= WRITTEN PROBLEM =
Only the lines from the one containing "the bearing face." down to the one containing "points = [vertex.co", inclusive, are to be quoted exactly.

= INFORMATION PROVIDED =
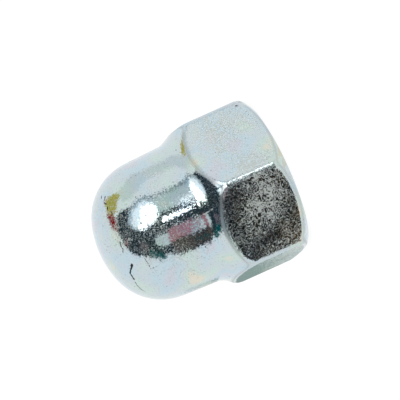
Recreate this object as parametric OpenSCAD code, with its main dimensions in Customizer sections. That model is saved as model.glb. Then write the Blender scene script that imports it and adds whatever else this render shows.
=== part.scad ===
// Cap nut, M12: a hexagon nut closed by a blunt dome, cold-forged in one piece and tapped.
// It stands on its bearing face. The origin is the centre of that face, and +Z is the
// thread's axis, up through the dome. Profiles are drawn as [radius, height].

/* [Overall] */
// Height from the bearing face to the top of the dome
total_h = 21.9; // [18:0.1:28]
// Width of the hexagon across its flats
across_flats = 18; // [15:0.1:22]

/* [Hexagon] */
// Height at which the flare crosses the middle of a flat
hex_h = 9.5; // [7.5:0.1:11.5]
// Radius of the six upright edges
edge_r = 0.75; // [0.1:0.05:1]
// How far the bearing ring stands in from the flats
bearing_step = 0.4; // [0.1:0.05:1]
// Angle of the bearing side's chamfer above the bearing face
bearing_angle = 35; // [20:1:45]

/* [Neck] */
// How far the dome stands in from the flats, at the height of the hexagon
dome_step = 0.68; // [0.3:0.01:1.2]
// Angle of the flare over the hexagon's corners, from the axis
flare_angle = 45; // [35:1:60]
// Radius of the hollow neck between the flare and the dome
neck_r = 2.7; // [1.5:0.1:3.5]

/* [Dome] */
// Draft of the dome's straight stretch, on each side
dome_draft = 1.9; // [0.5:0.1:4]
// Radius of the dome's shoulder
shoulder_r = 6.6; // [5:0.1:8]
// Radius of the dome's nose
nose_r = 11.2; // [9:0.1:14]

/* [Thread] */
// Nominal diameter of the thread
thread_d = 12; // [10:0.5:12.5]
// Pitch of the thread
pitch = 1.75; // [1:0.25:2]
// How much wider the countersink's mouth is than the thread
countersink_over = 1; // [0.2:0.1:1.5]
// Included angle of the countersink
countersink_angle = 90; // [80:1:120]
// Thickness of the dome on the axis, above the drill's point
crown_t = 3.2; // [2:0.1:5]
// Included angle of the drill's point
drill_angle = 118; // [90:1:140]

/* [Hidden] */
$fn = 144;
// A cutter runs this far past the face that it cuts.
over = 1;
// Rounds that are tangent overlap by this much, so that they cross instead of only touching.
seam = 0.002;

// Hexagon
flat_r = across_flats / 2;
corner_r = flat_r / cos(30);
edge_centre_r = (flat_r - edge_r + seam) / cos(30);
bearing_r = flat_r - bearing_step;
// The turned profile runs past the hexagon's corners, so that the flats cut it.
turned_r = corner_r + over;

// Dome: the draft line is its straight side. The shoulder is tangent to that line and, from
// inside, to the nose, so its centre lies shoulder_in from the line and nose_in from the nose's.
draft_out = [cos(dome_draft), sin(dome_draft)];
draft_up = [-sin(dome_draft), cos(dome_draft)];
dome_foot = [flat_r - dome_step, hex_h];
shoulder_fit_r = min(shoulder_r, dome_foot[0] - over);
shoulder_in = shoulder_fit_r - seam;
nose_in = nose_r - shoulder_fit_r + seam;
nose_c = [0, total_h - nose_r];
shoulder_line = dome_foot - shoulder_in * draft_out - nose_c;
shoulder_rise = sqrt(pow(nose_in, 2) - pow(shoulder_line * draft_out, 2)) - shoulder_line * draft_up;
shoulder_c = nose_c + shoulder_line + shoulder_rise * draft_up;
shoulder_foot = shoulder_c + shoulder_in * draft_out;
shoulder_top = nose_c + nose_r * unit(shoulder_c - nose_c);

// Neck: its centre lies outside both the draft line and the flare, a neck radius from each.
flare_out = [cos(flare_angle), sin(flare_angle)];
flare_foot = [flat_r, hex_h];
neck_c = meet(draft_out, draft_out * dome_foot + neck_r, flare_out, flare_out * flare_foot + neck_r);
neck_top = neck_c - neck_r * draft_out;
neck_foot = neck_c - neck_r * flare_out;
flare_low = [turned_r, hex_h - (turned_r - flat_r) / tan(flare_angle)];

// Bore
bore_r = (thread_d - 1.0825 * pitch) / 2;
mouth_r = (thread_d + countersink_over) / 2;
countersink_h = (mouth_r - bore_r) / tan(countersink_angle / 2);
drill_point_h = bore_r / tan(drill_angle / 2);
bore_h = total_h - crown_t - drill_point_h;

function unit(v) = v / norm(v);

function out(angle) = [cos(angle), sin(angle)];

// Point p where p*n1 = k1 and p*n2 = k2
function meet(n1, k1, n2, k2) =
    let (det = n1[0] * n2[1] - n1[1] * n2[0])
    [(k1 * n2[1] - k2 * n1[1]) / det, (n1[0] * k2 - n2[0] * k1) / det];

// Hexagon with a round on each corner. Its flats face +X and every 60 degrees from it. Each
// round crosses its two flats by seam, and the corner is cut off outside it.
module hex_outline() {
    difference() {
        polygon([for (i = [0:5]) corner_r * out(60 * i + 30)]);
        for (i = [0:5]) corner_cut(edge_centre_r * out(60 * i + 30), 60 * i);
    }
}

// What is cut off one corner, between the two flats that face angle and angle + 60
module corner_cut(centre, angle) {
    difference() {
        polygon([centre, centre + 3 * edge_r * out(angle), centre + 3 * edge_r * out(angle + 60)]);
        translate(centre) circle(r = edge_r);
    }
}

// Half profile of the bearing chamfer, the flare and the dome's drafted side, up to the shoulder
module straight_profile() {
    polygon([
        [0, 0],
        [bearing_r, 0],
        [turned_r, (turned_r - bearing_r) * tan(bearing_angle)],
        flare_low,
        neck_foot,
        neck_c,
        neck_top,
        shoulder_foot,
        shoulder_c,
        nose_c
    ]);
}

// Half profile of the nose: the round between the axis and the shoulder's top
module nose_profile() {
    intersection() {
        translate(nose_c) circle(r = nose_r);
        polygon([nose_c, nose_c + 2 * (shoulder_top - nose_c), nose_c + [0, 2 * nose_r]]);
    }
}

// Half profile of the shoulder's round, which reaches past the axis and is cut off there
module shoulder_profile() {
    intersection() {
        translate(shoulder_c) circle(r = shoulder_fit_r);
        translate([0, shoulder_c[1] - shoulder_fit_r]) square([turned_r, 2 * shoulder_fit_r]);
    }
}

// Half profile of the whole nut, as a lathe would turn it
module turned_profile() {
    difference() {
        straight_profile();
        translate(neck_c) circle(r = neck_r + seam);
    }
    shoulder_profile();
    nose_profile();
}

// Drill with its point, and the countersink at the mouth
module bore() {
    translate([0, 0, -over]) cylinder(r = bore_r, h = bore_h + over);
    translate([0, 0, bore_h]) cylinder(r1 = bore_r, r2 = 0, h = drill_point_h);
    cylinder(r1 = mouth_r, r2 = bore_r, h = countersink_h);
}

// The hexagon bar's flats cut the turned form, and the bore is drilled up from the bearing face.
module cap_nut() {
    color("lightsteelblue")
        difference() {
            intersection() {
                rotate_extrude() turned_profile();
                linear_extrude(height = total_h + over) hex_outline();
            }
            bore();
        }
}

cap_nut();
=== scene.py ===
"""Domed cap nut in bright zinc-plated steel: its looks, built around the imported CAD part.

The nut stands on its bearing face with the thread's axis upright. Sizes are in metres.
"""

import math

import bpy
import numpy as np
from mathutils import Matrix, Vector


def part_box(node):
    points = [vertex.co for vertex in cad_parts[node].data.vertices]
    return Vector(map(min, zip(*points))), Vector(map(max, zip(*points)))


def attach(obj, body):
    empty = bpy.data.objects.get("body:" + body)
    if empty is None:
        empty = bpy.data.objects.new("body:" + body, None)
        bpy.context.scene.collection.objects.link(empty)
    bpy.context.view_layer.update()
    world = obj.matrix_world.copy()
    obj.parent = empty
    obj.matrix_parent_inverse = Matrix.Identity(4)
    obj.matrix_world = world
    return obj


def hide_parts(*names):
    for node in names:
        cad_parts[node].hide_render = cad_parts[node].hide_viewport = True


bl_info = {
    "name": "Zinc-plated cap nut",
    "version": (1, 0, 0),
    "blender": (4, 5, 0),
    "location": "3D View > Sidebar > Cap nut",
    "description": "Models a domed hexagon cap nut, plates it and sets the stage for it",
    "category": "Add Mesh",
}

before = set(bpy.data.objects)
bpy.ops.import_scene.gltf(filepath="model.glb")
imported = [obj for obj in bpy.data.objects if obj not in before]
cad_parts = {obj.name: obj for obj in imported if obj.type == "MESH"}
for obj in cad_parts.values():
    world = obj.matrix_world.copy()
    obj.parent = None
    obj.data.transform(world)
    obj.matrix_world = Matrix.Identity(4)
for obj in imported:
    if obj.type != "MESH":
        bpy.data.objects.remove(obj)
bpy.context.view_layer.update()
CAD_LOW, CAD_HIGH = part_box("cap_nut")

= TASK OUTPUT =
// The hexagon bar's flats cut the turned form, and the bore is drilled up from the bearing face.
module cap_nut() {
    color("lightsteelblue")
        difference() {
            intersection() {
                rotate_extrude() turned_profile();
                linear_extrude(height = total_h + over) hex_outline();
            }
            bore();
        }
}

cap_nut();
=== scene.py ===
"""Domed cap nut in bright zinc-plated steel: its looks, built around the imported CAD part.

The nut stands on its bearing face with the thread's axis upright. Sizes are in metres.
"""

import math

import bpy
import numpy as np
from mathutils import Matrix, Vector


def part_box(node):
    points = [vertex.co for vertex in cad_parts[node].data.vertices]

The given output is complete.